| Task |
Copy every line in which the string "parts" occurs.

| Data to process |

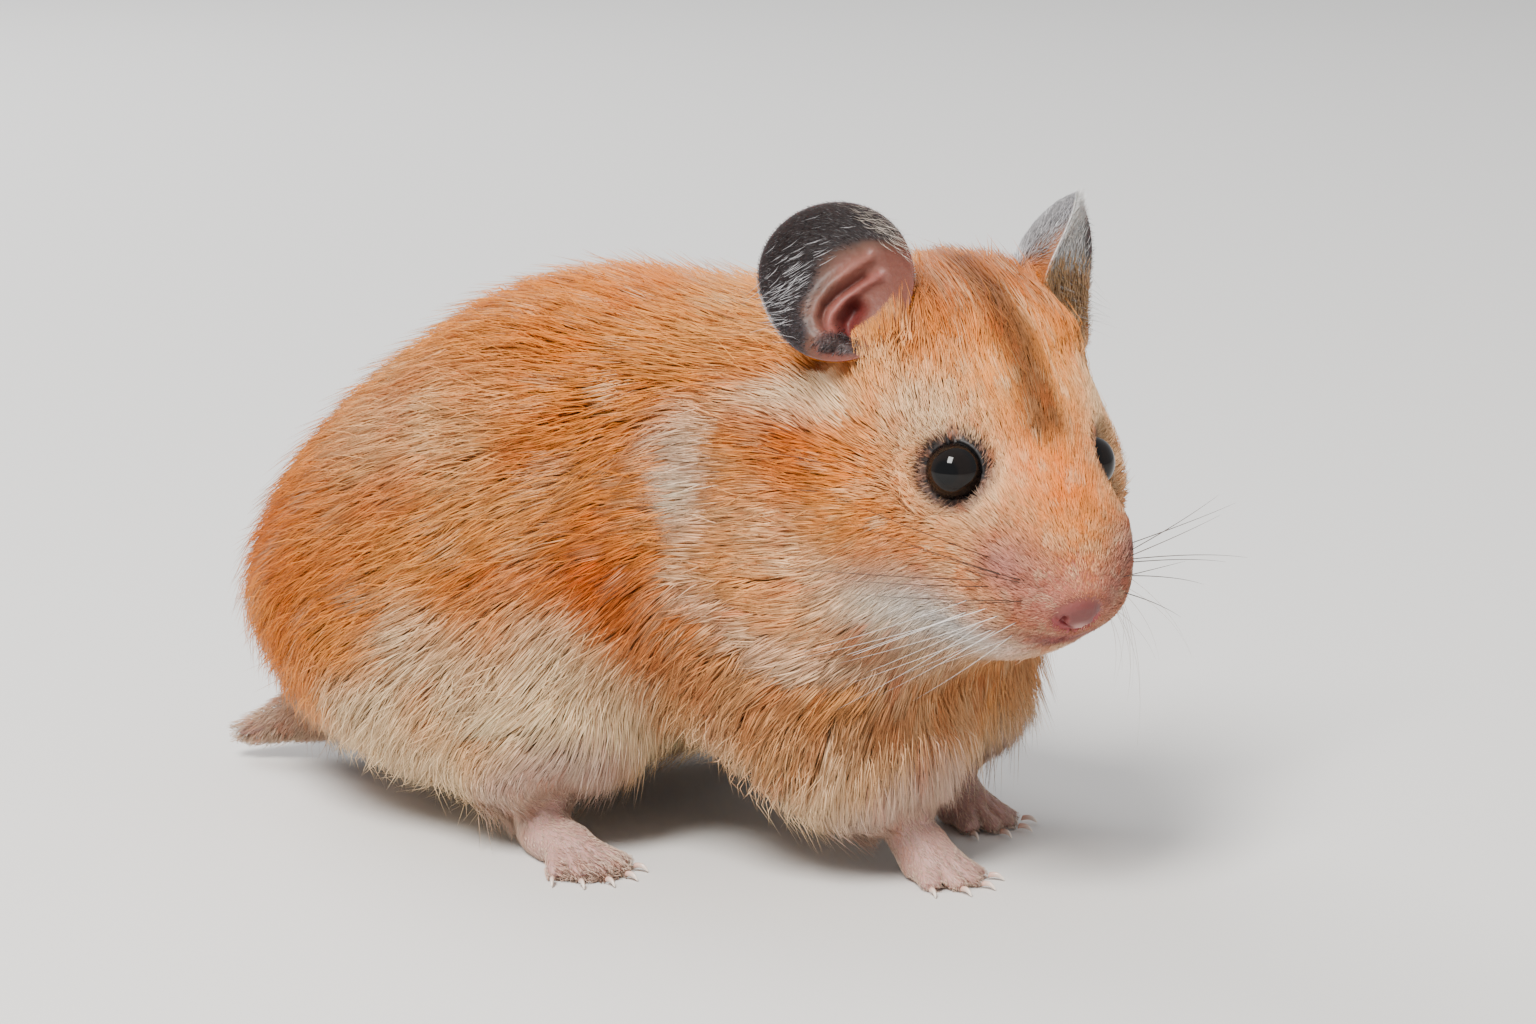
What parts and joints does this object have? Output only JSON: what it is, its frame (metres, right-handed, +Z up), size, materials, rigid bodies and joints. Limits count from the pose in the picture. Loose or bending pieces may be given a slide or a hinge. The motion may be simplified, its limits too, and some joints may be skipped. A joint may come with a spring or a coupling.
{
  "type": "syrian hamster",
  "caption": "Life-size crouching Syrian hamster, head turned to its right, as a still museum-style model standing on its own feet.",
  "frame": {"origin": "on the floor, under the middle of the animal's bounding box", "axes": "+X towards the head end, +Y to the animal's left, +Z up"},
  "size_m": [0.1148, 0.0642, 0.0722],
  "materials": {
    "coat": "long soft golden-orange fur with cream cheeks, flanks and belly",
    "bare_skin": "pink skin of the feet and tail under sparse short whitish hair",
    "ear": "thin dark grey skin with a pinkish inner fold and fine silvery down",
    "nose": "moist pink skin, slightly glossy",
    "eye": "polished black, wet and glossy",
    "claw": "translucent horn, pale and smooth"
  },
  "bodies": {
    "root": {"head": "coat", "nose": "nose", "eye_right": "eye", "eye_left": "eye", "neck": "coat", "trunk": "coat", "tail": "bare_skin", "foreleg_right": "coat", "forefoot_right": "bare_skin", "claw_forefoot_right_1": "claw", "claw_forefoot_right_2": "claw", "claw_forefoot_right_3": "claw", "claw_forefoot_right_4": "claw", "foreleg_left": "coat", "forefoot_left": "bare_skin", "claw_forefoot_left_1": "claw", "claw_forefoot_left_2": "claw", "claw_forefoot_left_3": "claw", "claw_forefoot_left_4": "claw", "hindleg_right": "coat", "hindfoot_right": "bare_skin", "claw_hindfoot_right_1": "claw", "claw_hindfoot_right_2": "claw", "claw_hindfoot_right_3": "claw", "claw_hindfoot_right_4": "claw", "claw_hindfoot_right_5": "claw", "hindleg_left": "coat", "hindfoot_left": "bare_skin", "claw_hindfoot_left_1": "claw", "claw_hindfoot_left_2": "claw", "claw_hindfoot_left_3": "claw", "claw_hindfoot_left_4": "claw", "claw_hindfoot_left_5": "claw", "ear_right": "ear", "ear_left": "ear"}
  },
  "joints": []
}
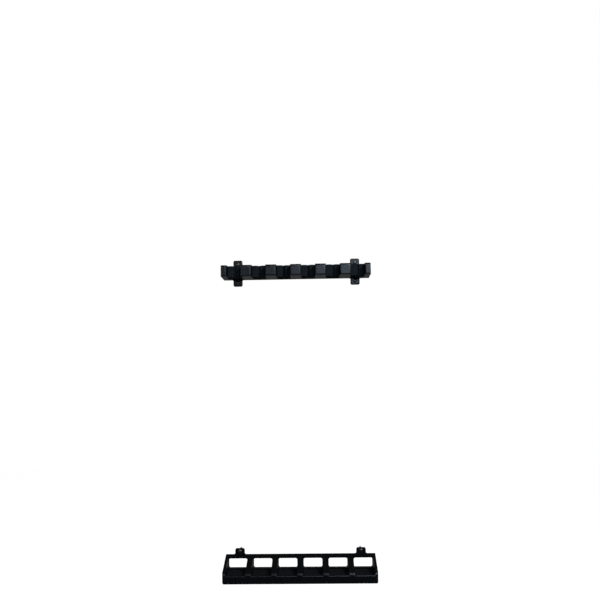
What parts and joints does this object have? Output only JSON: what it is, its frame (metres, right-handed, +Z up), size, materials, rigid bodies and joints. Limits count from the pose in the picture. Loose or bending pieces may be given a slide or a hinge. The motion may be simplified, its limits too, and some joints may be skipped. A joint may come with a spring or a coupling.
{
  "type": "fishing rod wall rack",
  "caption": "Wall rack that stands fishing rods upright: a moulded tray of butt pockets below and a comb rail with foam grips above, each screwed to the wall through tabs.",
  "frame": {"origin": "on the wall plane, midway between the two screws of the tray", "axes": "+Z up, +Y into the wall along the screws, +X to the right when looking at the rack"},
  "size_m": [0.346, 0.0992, 0.7305],
  "materials": {
    "plastic": "black moulded plastic, satin, slightly glossy on the underside",
    "foam": "blue-black closed-cell foam, dull",
    "screw": "dark zinc-plated steel, satin"
  },
  "bodies": {
    "root": {"base_tray": "plastic", "base_screws": "screw", "floor_mat_1": "foam", "floor_mat_2": "foam", "floor_mat_3": "foam", "floor_mat_4": "foam", "floor_mat_5": "foam", "floor_mat_6": "foam", "upper_rail": "plastic", "rail_screws": "screw", "grip_pad_1": "foam", "grip_pad_2": "foam", "grip_pad_3": "foam", "grip_pad_4": "foam", "grip_pad_5": "foam", "grip_pad_6": "foam"}
  },
  "joints": []
}
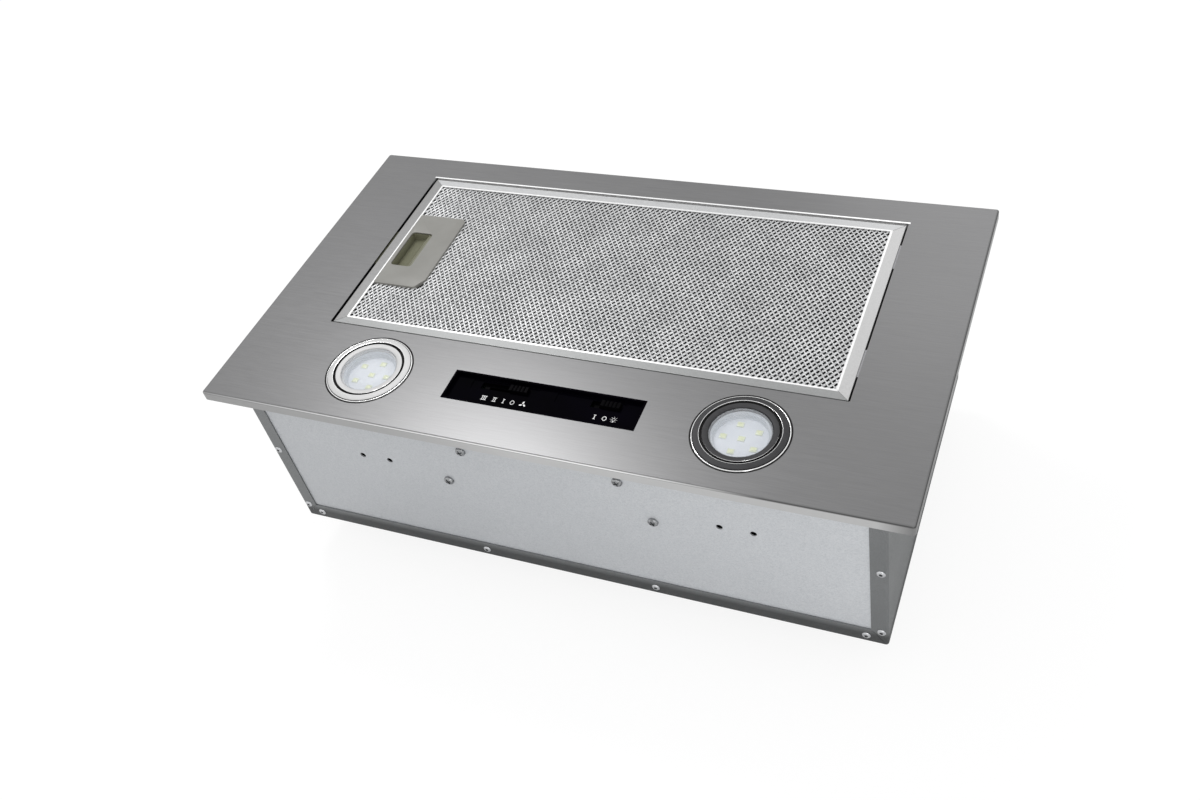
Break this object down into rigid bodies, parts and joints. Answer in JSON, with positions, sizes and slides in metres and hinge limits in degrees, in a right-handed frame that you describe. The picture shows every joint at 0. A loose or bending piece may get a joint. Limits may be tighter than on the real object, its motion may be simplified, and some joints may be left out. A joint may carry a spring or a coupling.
{
  "type": "range hood insert",
  "caption": "Built-in range hood insert with a swing-out mesh filter, two round lamps, slide levers, a centrifugal blower and a round duct collar with flaps",
  "frame": {"origin": "the middle of the plane on which the face plate's folded rim seats against the cabinet", "axes": "X along the width, -Y towards the user's edge with the lamps and levers, +Z out of the face plate; the part lies on its duct side with the face up, as pictured, and is turned over to be built in"},
  "size_m": [0.525, 0.3, 0.1955],
  "materials": {
    "plate_paint": "satin metallic",
    "galvanised": "spangled zinc",
    "fastener_metal": "plain",
    "filter_metal": "satin",
    "latch_plastic": "satin",
    "spring_steel": "plain",
    "bezel_metal": "satin",
    "lens": "frosted",
    "lamp_metal": "cast",
    "board": "matte",
    "led": "clear resin",
    "panel_gloss": "gloss",
    "lever_plastic": "gloss",
    "dark_plastic": "fine grain",
    "light_plastic": "matte",
    "gland_rubber": "matte",
    "wheel_plastic": "matte",
    "motor_metal": "satin",
    "shaft_steel": "ground",
    "flap_plastic": "matte"
  },
  "bodies": {
    "housing": {"face_plate": "plate_paint", "housing_wrapper": "galvanised", "front_wall": "galvanised", "back_wall": "galvanised", "rivets": "fastener_metal", "wall_screws": "fastener_metal", "lamp_bezel_left": "bezel_metal", "lamp_lens_left": "lens", "lamp_cup_left": "lamp_metal", "lamp_board_left": "board", "lamp_leds_left": "led", "lamp_clips_left": "spring_steel", "lamp_bezel_right": "bezel_metal", "lamp_lens_right": "lens", "lamp_cup_right": "lamp_metal", "lamp_board_right": "board", "lamp_leds_right": "led", "lamp_clips_right": "spring_steel", "panel_frame": "panel_gloss", "switch_board": "board", "slide_switches": "dark_plastic", "control_bracket": "galvanised", "lamp_driver": "light_plastic", "terminal_box": "dark_plastic", "capacitor": "light_plastic", "cable_gland": "gland_rubber", "scroll_left": "dark_plastic", "scroll_right": "dark_plastic", "scroll_screws": "fastener_metal", "motor_body": "motor_metal", "motor_bracket": "galvanised", "motor_screws": "fastener_metal", "duct_collar": "dark_plastic", "duct_screws": "fastener_metal", "flap_pin": "shaft_steel"},
    "filter": {"filter_frame": "filter_metal", "filter_mesh": "filter_metal", "filter_core": "filter_metal", "filter_tabs": "filter_metal", "latch_housing": "latch_plastic", "latch_spring": "spring_steel"},
    "latch": {"latch_catch": "latch_plastic"},
    "fan_lever": {"fan_lever": "lever_plastic"},
    "light_lever": {"light_lever": "lever_plastic"},
    "rotor": {"fan_wheel": "wheel_plastic", "motor_shaft": "shaft_steel"},
    "flap_front": {"duct_flap_front": "flap_plastic"},
    "flap_back": {"duct_flap_back": "flap_plastic"}
  },
  "joints": [
    {"name": "filter_open", "type": "hinge", "parent": "housing", "child": "filter", "pos_m": [0.2017, 0.0315, 0.0075], "axis": [0, 1, 0], "range_deg": [0, 60]},
    {"name": "latch_slide", "type": "slide", "parent": "filter", "child": "latch", "axis": [1, 0, 0], "range_m": [0, 0.006], "stiffness_N_per_m": 300, "springref_m": -0.004, "deforming": ["latch_spring"]},
    {"name": "fan_slide", "type": "slide", "parent": "housing", "child": "fan_lever", "axis": [1, 0, 0], "range_m": [-0.0222, 0]},
    {"name": "light_slide", "type": "slide", "parent": "housing", "child": "light_lever", "axis": [1, 0, 0], "range_m": [-0.0072, 0]},
    {"name": "rotor_spin", "type": "hinge", "parent": "housing", "child": "rotor", "pos_m": [0, 0.027, -0.082], "axis": [1, 0, 0], "continuous": true},
    {"name": "flap_front_swing", "type": "hinge", "parent": "housing", "child": "flap_front", "pos_m": [0, 0.01026, -0.165], "axis": [1, 0, 0], "range_deg": [0, 80]},
    {"name": "flap_back_swing", "type": "hinge", "parent": "housing", "child": "flap_back", "pos_m": [0, 0.01026, -0.165], "axis": [-1, 0, 0], "range_deg": [0, 80]}
  ]
}
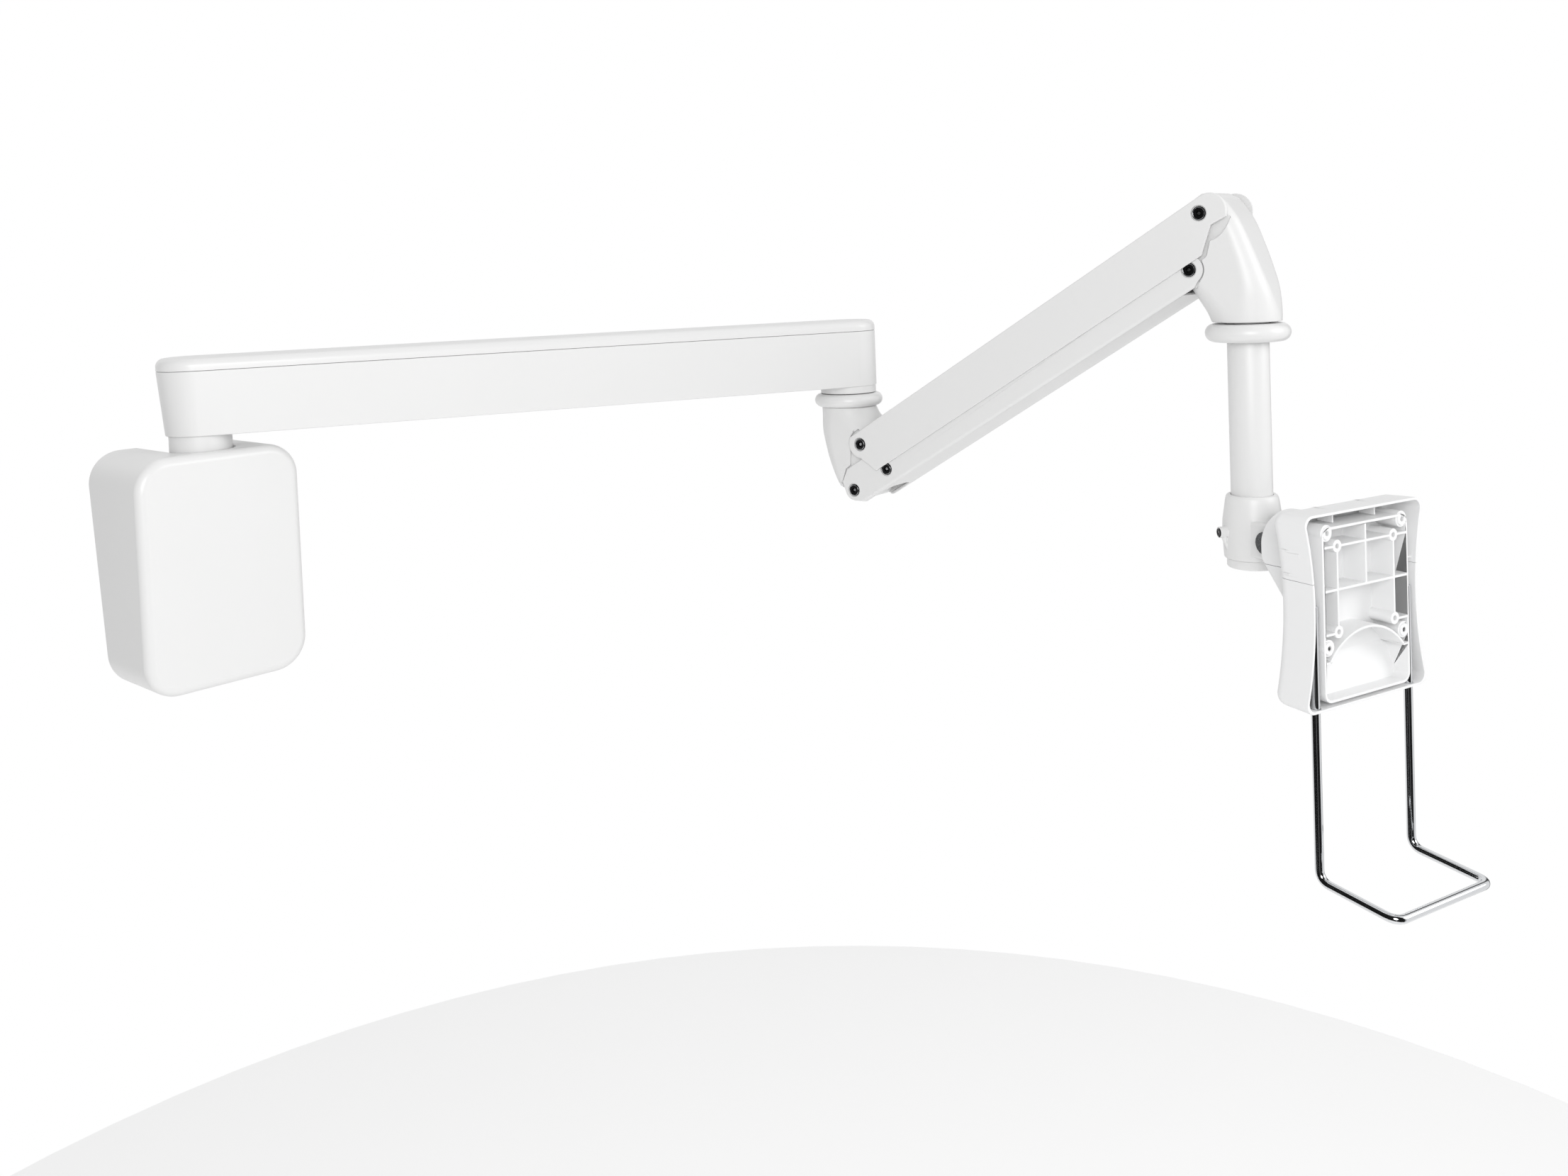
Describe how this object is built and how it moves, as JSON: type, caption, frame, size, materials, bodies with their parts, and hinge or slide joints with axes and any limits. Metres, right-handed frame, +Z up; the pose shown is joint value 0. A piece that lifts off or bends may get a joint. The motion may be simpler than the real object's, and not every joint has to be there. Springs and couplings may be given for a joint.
{
  "type": "wall mounted display arm",
  "caption": "Wall-mounted medical display arm: covered wall pivot, level extension arm, spring-balanced arm, drop tube and tilting display head with a sliding rod handle.",
  "frame": {"origin": "middle of the wall plate's back face, on the wall", "axes": "+Z up, +Y into the wall, so the room is on the -Y side; +X to the right as seen from the room"},
  "size_m": [0.7825, 1.0561, 0.6139],
  "materials": {
    "white_paint": "satin white powder paint over cast and extruded alloy",
    "white_plastic": "smooth white moulded plastic",
    "head_plastic": "fine matt light grey-white moulded plastic",
    "black_screw": "black oxide steel",
    "bright_steel": "plain bright steel",
    "chrome_rod": "polished chrome",
    "cast_alloy": "cast and lightly blasted alloy",
    "bearing": "dark grey bearing plastic",
    "spring_black": "semi-gloss black paint"
  },
  "bodies": {
    "wall_unit": {"wall_plate": "cast_alloy", "pivot_housing": "cast_alloy", "housing_bolt_1": "bright_steel", "housing_bolt_2": "bright_steel", "housing_bolt_3": "bright_steel", "housing_bolt_4": "bright_steel", "base_bush_lower": "bearing", "base_bush_upper": "bearing", "wall_cover": "white_plastic", "cover_screw_left": "black_screw", "cover_screw_right": "black_screw"},
    "extension_arm": {"extension_beam": "white_paint", "extension_lid": "white_plastic", "lid_screw_1": "black_screw", "lid_screw_2": "black_screw", "pivot_post": "bright_steel", "post_nut": "bright_steel", "base_thrust_washer": "bearing", "elbow_bush_lower": "bearing", "elbow_bush_upper": "bearing"},
    "elbow": {"elbow_yoke": "white_paint", "elbow_collar": "white_plastic", "elbow_spindle": "bright_steel", "spindle_nut": "bright_steel", "elbow_pivot_bush": "bearing", "elbow_lower_bush": "bearing"},
    "upper_link": {"upper_casing": "white_paint", "elbow_pivot_pin": "black_screw", "elbow_pivot_screw": "black_screw", "head_pivot_pin": "black_screw", "head_pivot_screw": "black_screw", "spring_anchor_pin": "bright_steel"},
    "lower_link": {"lower_casing": "white_paint", "elbow_lower_pin": "black_screw", "elbow_lower_screw": "black_screw", "spring_pin": "black_screw", "spring_screw": "black_screw", "head_lower_pin": "black_screw", "head_lower_screw": "black_screw"},
    "spring_barrel": {"gas_spring_barrel": "spring_black"},
    "spring_rod": {"gas_spring_rod": "chrome_rod"},
    "head_mount": {"head_yoke": "white_paint", "head_pivot_bush": "bearing", "head_lower_bush": "bearing", "tube_bush": "bearing"},
    "drop_stem": {"drop_tube": "white_paint", "drop_collar": "white_plastic", "tube_nut": "bright_steel", "hub_body": "white_paint", "hub_cap": "white_plastic", "clamp_screw": "black_screw"},
    "display_head": {"tilt_bracket": "bright_steel", "tilt_pin": "bright_steel", "tilt_nut": "bright_steel", "rear_shell_upper": "head_plastic", "rear_shell_lower": "head_plastic", "mount_tray": "head_plastic"},
    "handle": {"handle_loop": "chrome_rod"}
  },
  "joints": [
    {"name": "base_swivel", "type": "hinge", "parent": "wall_unit", "child": "extension_arm", "pos_m": [0, -0.0755, 0.1], "axis": [0, 0, 1], "range_deg": [-90, 22]},
    {"name": "elbow_swivel", "type": "hinge", "parent": "extension_arm", "child": "elbow", "pos_m": [0.6236, -0.38235, 0.12], "axis": [0, 0, 1], "range_deg": [-75, 100]},
    {"name": "lift", "type": "hinge", "parent": "elbow", "child": "upper_link", "pos_m": [0.62634, -0.42065, 0.0648], "axis": [-0.9974, -0.0715, 0], "range_deg": [-62, 2]},
    {"name": "lower_swing", "type": "hinge", "parent": "elbow", "child": "lower_link", "pos_m": [0.62545, -0.40818, 0.0117], "axis": [-0.9974, -0.0715, 0], "range_deg": [-62, 2]},
    {"name": "head_level", "type": "hinge", "parent": "upper_link", "child": "head_mount", "pos_m": [0.65491, -0.81923, 0.30396], "axis": [-0.9974, -0.0715, 0], "range_deg": [-2, 62]},
    {"name": "barrel_swing", "type": "hinge", "parent": "upper_link", "child": "spring_barrel", "pos_m": [0.64977, -0.7475, 0.25859], "axis": [-0.9974, -0.0715, 0], "range_deg": [-1, 5]},
    {"name": "rod_swing", "type": "hinge", "parent": "lower_link", "child": "spring_rod", "pos_m": [0.62865, -0.45294, 0.03856], "axis": [-0.9974, -0.0715, 0], "range_deg": [-1, 5]},
    {"name": "stem_swivel", "type": "hinge", "parent": "head_mount", "child": "drop_stem", "pos_m": [0.65714, -0.85035, 0.199], "axis": [0, 0, 1], "range_deg": [-120, 120]},
    {"name": "head_tilt", "type": "hinge", "parent": "drop_stem", "child": "display_head", "pos_m": [0.64577, -0.88577, -0.004], "axis": [-0.9521, 0.3057, 0], "range_deg": [-18, 18]},
    {"name": "handle_slide", "type": "slide", "parent": "display_head", "child": "handle", "axis": [0, 0, 1], "range_m": [-0.04, 0.02]}
  ],
  "couplings": [
    {"joint": "lower_swing", "follows": "lift", "ratio": 1},
    {"joint": "head_level", "follows": "lift", "ratio": -1},
    {"joint": "barrel_swing", "follows": "lift", "ratio": -0.066},
    {"joint": "rod_swing", "follows": "lift", "ratio": -0.066}
  ]
}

| Answer in full |
What parts and joints does this object have? Output only JSON: what it is, its frame (metres, right-handed, +Z up), size, materials, rigid bodies and joints. Limits count from the pose in the picture. Loose or bending pieces may be given a slide or a hinge. The motion may be simplified, its limits too, and some joints may be skipped. A joint may come with a spring or a coupling.
What parts and joints does this object have? Output only JSON: what it is, its frame (metres, right-handed, +Z up), size, materials, rigid bodies and joints. Limits count from the pose in the picture. Loose or bending pieces may be given a slide or a hinge. The motion may be simplified, its limits too, and some joints may be skipped. A joint may come with a spring or a coupling.
Break this object down into rigid bodies, parts and joints. Answer in JSON, with positions, sizes and slides in metres and hinge limits in degrees, in a right-handed frame that you describe. The picture shows every joint at 0. A loose or bending piece may get a joint. Limits may be tighter than on the real object, its motion may be simplified, and some joints may be left out. A joint may carry a spring or a coupling.
Describe how this object is built and how it moves, as JSON: type, caption, frame, size, materials, bodies with their parts, and hinge or slide joints with axes and any limits. Metres, right-handed frame, +Z up; the pose shown is joint value 0. A piece that lifts off or bends may get a joint. The motion may be simpler than the real object's, and not every joint has to be there. Springs and couplings may be given for a joint.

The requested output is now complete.